Schrappen samenwonenden nu best hun beding van aanwas?
Heel wat samenwoners hebben een gezinswoning gekocht met een zogenaamde beding van aanwas. Maar is het fiscaal gezien niet beter om dit te schrappen nu de gezinswoning in de 3 gewesten is vrijgesteld?
Een beding van aanwas
Samenwoners die een woning kochten deden dit in het verleden vaak met een zogenaamd beding van aanwas om de langstlevende partner te beschermen en woonzekerheid te geven. Als één van de partners dan overlijdt, dan krijgt de langstlevende partner de woning in volle eigendom via dat beding van aanwas.
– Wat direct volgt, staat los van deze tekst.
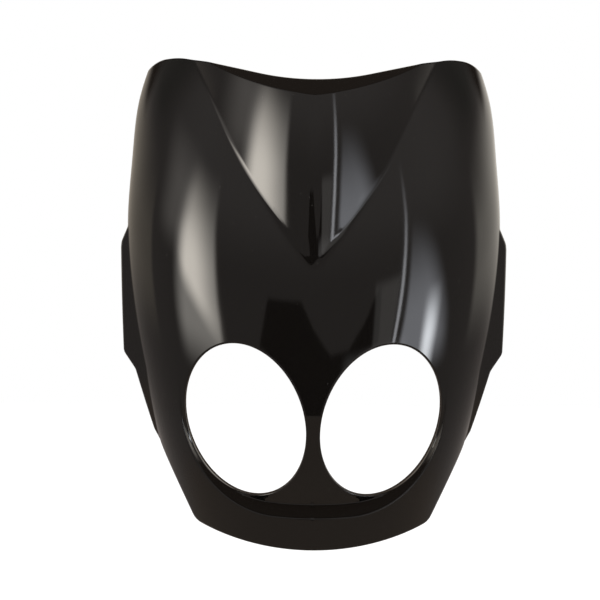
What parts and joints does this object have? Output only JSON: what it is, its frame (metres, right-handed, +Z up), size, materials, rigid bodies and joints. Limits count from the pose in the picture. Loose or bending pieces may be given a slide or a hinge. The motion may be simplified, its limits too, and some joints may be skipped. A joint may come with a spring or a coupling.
{
  "type": "scooter front panel",
  "caption": "One-piece moulded front panel for a motor scooter, with a raised centre crest, twin lamp openings, side flares and hidden screw bosses.",
  "frame": {"origin": "centre of the four panel screw bosses, on their rear plane", "axes": "+Z up, the painted face looks along -Y, +X to the right when seen from the front"},
  "size_m": [0.3412, 0.1731, 0.4283],
  "materials": {
    "gloss_shell": "glossy near-black moulded plastic, lightly dusty, with a satin moulded inside"
  },
  "bodies": {
    "root": {"front_panel": "gloss_shell"}
  },
  "joints": []
}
Maar deze techniek heeft een fiscale kostprijs. Want de langstlevende partner moet dan immers 10 procent registratierechten betalen in Vlaanderen (12,5 % in de andere gewesten) op het stuk van de overleden partner, dus in principe op 50 procent van de waarde van de woning.
Minder interessant
Voor wie wettelijk samenwoont of (ondertussen) gehuwd is, is deze techniek doorgaans niet meer interessant. In de 3 gewesten geldt er ondertussen immers een (volledige) vrijstelling van erfbelasting op het aandeel dat de langstlevende partner erft van de gezinswoning. Veel goedkoper dus dan bij een beding van aanwas waar je 10 procent (12,5%) moet betalen op de helft van de woning.
Bovendien erf de langstlevende partner bij wettelijk samenwonende automatisch het vruchtgebruik op de woning zodat hij of zij woonzekerheid heeft. Bij gehuwden is dat minstens ook zo, maar dat hangt onder andere af van het huwelijkscontract. Via een testament kan men uiteraard ook meer geven als men dat wil.
Beding van aanwas best schrappen?
Voor wie wettelijk samenwoont of gaat trouwen heeft een beding van aanwas dus doorgaans geen zin. Je laat dan best dat beding van aanwas schrappen bij je notaris, zodat je later de 10 procent (12,5%) registratierechten vermijdt.